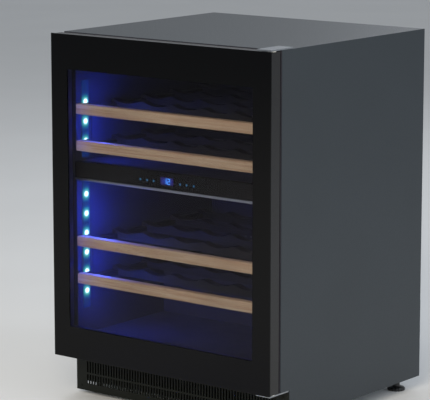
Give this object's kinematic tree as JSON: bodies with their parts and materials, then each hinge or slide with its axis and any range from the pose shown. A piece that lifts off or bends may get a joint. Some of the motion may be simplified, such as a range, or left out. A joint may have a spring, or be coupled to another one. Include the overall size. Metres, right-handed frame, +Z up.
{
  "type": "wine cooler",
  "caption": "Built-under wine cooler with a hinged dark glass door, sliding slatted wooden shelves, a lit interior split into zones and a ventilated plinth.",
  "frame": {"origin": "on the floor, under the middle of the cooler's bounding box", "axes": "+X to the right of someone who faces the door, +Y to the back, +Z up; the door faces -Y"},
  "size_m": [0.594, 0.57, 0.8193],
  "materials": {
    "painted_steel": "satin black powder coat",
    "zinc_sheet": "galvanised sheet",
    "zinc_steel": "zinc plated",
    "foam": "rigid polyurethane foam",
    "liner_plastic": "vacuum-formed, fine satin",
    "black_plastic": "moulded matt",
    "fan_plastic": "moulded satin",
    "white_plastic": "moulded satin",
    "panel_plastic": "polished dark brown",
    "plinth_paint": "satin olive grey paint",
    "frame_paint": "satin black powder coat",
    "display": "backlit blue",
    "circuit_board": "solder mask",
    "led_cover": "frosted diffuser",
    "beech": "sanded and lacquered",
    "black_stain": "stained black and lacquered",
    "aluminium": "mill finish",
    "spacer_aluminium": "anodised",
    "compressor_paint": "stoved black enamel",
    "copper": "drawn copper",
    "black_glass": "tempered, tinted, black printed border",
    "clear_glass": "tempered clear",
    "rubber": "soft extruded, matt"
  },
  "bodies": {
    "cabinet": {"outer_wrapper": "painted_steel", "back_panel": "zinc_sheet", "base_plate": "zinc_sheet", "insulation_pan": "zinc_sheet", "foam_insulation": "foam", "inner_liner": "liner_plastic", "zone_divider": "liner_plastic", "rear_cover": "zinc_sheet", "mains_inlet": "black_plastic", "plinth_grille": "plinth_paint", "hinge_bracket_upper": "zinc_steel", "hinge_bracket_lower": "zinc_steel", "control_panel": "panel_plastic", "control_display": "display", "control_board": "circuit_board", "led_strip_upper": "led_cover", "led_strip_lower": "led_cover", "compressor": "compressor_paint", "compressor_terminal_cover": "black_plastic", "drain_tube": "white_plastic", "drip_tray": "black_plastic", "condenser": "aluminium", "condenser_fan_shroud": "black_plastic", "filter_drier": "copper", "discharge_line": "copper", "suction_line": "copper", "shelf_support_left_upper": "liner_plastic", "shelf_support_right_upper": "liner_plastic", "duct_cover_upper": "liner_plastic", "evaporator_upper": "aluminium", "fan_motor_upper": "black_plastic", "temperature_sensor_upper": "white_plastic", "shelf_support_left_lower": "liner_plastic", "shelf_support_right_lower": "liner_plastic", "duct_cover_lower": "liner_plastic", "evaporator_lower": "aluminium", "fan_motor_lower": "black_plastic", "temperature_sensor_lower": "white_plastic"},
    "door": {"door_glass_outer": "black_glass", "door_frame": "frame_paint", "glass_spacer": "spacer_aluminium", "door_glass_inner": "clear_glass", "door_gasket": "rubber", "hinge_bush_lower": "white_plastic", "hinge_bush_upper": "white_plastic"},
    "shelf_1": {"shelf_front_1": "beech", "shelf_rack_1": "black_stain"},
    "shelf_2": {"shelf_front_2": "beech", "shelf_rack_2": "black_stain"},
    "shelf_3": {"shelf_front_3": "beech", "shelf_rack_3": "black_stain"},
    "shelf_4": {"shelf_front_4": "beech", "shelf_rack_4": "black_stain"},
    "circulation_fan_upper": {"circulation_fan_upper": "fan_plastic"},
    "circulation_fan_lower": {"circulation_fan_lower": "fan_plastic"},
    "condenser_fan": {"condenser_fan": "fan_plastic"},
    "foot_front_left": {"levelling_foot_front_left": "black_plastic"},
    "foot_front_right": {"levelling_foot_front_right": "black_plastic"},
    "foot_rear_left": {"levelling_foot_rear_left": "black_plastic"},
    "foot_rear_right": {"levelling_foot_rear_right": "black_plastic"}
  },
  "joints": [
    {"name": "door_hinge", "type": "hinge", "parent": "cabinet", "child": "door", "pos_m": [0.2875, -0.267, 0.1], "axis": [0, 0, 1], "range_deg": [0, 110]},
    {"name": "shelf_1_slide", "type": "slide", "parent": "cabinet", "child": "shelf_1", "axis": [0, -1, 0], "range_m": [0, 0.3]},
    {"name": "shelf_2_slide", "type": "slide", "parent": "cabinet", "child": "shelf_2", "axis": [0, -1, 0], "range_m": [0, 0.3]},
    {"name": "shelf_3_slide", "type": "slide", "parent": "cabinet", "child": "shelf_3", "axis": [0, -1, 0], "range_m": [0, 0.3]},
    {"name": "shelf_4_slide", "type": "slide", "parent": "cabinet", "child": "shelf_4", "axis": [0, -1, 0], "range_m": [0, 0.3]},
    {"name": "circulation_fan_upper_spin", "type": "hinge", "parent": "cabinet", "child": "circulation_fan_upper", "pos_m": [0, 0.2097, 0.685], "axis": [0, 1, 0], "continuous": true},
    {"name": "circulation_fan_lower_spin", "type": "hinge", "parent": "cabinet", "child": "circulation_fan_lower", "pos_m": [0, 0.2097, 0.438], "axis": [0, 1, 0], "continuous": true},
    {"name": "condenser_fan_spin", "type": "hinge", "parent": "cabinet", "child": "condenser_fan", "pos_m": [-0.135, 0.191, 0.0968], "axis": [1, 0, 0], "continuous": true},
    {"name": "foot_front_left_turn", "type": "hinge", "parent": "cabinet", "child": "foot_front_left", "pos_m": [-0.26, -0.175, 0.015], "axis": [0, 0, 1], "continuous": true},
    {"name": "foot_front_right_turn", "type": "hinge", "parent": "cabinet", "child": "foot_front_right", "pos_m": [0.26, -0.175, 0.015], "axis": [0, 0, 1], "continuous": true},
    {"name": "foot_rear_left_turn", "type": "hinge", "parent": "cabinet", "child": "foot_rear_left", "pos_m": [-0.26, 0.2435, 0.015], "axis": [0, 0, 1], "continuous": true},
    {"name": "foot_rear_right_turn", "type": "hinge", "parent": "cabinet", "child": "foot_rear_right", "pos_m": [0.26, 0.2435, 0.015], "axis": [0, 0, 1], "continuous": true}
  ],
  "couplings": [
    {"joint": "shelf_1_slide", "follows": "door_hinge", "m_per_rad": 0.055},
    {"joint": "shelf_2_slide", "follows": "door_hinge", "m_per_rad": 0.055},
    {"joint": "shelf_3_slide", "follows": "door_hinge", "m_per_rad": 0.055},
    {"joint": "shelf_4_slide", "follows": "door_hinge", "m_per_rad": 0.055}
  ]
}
------
▸ AIM OF THE EXERCISE:
Tell how many lines include "materials". The number is the whole answer.

▸ OUTPUT FOR THIS TASK:
2